I will never forget how unnerved Linda seemed when we spoke. Her unease with what she had been hearing and what she was seeing in the investigation notes kept returning to me. She would often talk about how the Trump campaign was undermining the Obama administration during the transition of power. Linda didn't let on what she meant by that so as not to reveal too much, but it was clear that the intelligence community had human intelligence of electronic intercepts as evidence that there had been contacts between the Russians and the Trump campaign—contacts that appeared to Obama officials to be undermining their response to the Russians’ influence campaign. The Obama administration wanted to somehow scold Putin without triggering a cyberwar or some other form of potentially dangerous conflict. But because the Trump campaign's approach to Putin was drastically different, the public messages were in conflict, creating tension between an incoming administration and an outgoing one. In recent memory past Democratic and Republican administrations had not seen this level of discord. Publicly, Obama officials would say that “there's only one President at a time,”2 almost cryptically something that Linda would say to me—even then—early on in the Russia investigation, sending signals that something just wasn't right. The implication being that the Trump team was working on side deals with the Russians and others.3

History was unfolding. I was interested in how Russian interference affected the election. Michael Hayden, the former CIA and NSA director, had mentioned we didn't push back enough, but so far nobody was proposing any alternatives.4

To learn more about what caution may have cost the United States, I spoke with Jim Lewis, an expert with the Center for Strategic and International Studies. Over the years at CBS, I have come to trust his insight on a range of cyber-related issues, and early on in the Russia investigation I began leaning on him. He has a way of simplifying complicated issues and making them understandable in a ten-second sound bite.
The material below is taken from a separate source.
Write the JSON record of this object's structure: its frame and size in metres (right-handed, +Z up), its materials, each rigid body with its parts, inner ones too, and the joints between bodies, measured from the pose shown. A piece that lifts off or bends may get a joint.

He spoke about the Russian hackers embedded in our systems.

This is a country filled with really good mathematicians. They're willing to put a lot of money into this, and they're willing to put years into it. You put that all together and it's very hard to keep them out. In some instances, in the past, there had only been indirect evidence that the Russians were in our network because they're very good at hiding their tracks. We found the noisy ones; if we're lucky, that's all of it. But we don't want to be too sure about all of that.5

Once the hackers get into a network, it can take seconds before they've sifted through computer systems. For example, in 2016, CBS News correspondent David Martin reported on how Russian hackers struck at the heart of the US military.6 The hackers seized the email system used by the Joint Chiefs of Staff. Former Joint Chiefs chairman Martin Dempsey told Martin that the attack proceeded at an alarming speed. Within an hour the hackers had taken control of the unclassified email system. Lewis also discussed the swiftness of the attack.
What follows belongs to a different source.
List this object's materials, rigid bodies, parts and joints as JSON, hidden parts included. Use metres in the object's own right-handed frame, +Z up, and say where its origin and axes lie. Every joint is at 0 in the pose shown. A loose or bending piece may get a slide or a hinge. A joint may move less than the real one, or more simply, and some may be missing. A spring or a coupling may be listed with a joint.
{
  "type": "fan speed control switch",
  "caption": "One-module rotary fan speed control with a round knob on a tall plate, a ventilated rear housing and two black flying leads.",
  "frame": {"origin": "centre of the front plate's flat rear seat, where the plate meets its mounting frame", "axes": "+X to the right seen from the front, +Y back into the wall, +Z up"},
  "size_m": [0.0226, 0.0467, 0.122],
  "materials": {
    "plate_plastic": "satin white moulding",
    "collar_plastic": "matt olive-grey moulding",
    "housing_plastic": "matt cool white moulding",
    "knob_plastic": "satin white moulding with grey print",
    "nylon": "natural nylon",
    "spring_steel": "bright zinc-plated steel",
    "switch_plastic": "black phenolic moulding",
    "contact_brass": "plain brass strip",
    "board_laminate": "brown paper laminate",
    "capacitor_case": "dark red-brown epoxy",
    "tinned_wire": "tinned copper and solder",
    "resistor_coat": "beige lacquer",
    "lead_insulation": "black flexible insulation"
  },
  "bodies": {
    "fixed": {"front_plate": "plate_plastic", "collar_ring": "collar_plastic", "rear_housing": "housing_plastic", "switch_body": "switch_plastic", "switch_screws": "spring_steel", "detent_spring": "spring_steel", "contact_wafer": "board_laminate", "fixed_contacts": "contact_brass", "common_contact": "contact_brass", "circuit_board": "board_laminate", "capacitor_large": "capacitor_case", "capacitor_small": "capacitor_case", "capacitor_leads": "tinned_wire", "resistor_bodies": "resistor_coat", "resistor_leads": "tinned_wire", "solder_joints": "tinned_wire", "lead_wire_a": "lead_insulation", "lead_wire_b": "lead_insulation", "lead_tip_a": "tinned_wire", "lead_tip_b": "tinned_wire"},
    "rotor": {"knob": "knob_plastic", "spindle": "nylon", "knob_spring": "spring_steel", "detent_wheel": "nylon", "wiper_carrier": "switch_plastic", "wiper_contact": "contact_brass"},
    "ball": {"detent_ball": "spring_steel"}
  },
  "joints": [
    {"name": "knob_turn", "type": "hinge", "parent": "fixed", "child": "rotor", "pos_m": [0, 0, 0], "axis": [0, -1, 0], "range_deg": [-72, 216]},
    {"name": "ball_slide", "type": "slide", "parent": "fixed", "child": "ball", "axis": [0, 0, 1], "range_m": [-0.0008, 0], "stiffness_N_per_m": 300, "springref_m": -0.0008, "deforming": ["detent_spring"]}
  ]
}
Usually, it takes months to prepare for this, and so it's a phased attack. There [are] actions to set it up, to do the reconnaissance, but the moment of execution is really quick. One of the things you hear sometimes is, why didn't the DNC take action? The answer is that by the time they found out, it was too late. The Russians had been in, done what they needed to do, and were out. They're fast, and they are good.7

Lewis explained several strategies the United States may use to respond, including overt actions like the sanctions, covert actions like leaking Russian information, or something a little more aggressive. I asked him what kind of activities of ours may be considered more aggressive, such as messing with military computers, which is a riskier prospect.

Pegues: I've talked to people just over the last couple of months who have said, essentially, that the Russians have been hacking the hell out of us, and we're not doing anything to stop it.
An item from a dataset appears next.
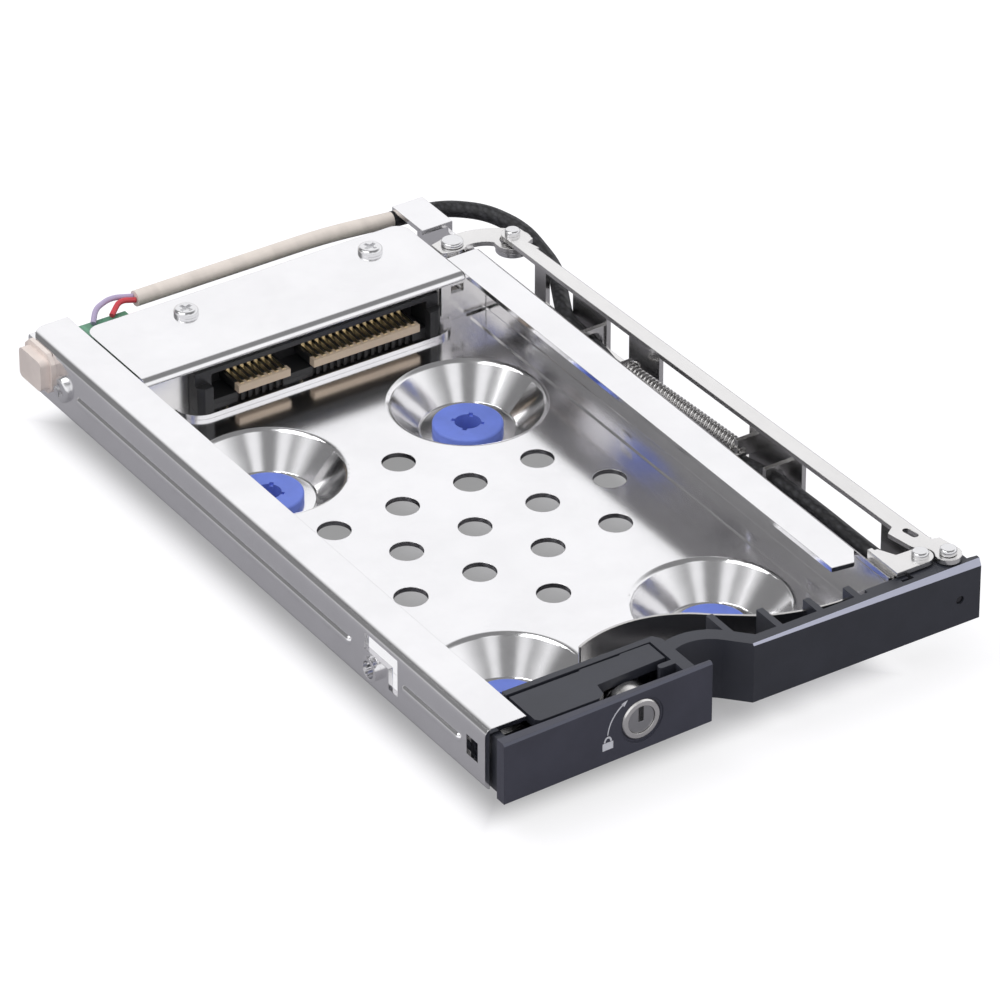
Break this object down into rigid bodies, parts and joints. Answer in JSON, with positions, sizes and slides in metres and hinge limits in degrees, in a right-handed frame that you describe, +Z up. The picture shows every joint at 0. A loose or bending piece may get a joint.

Lewis: Yes, we've known it was them; we've known what they're up to. One thing we've learned in cybersecurity is that if you don't take action back, it's a green light for the other side.

Pegues: What type of action do you think is going to make a difference to Vladimir Putin?

Lewis: Well, Vlad is a bit of a tough guy, and so telling him you're going to send him a very angry letter probably won't do it. You need to do things that create political risk for him, and in Russia, political risk comes from relationships and from money—his relationships with other powerful people in Russia, his relationships with the Russian oligarchs, his bank accounts, his money. We have to do something that sends a political message.

Pegues: Does that mean sanctions?

Lewis: Sanctions are good because the Russians hate them. Second, they send a very public signal that's impossible for anyone to ignore. Third, they do have some effect. Some people always argue about how much effect sanctions have. Having talked to Russians, Chinese, [and] others who have been the targets of sanctions, they really don't like them. That makes sanctions a good option.

Pegues: The problem with engaging in a cyber confrontation with Russia and having it escalate is that no one knows where it ends. Right? Especially when you're talking about responding to a cyberattack by using your own offensive cyber, where does that end?

Lewis: One of the reasons you've seen people be cautious is that there's a rough rule in cyberattack: don't do anything that causes physical damage or human casualties. If you stay within that rule, it doesn't justify a violent response. If you go beyond that, you risk war. That's the only rule.

That's not a big rule book for these folks to know. So what happens in this gray area of violence and coercion? No one knows. It's unexplored, unchartered territory, and we're making it up as we go along. That's why there has been some delay. The Russians are not a democracy: they don't have the rule of law. They can be quicker and nimbler than the United States. Putin is willing to take risks that a democracy would never take. You saw that in Ukraine. So Putin has an advantage.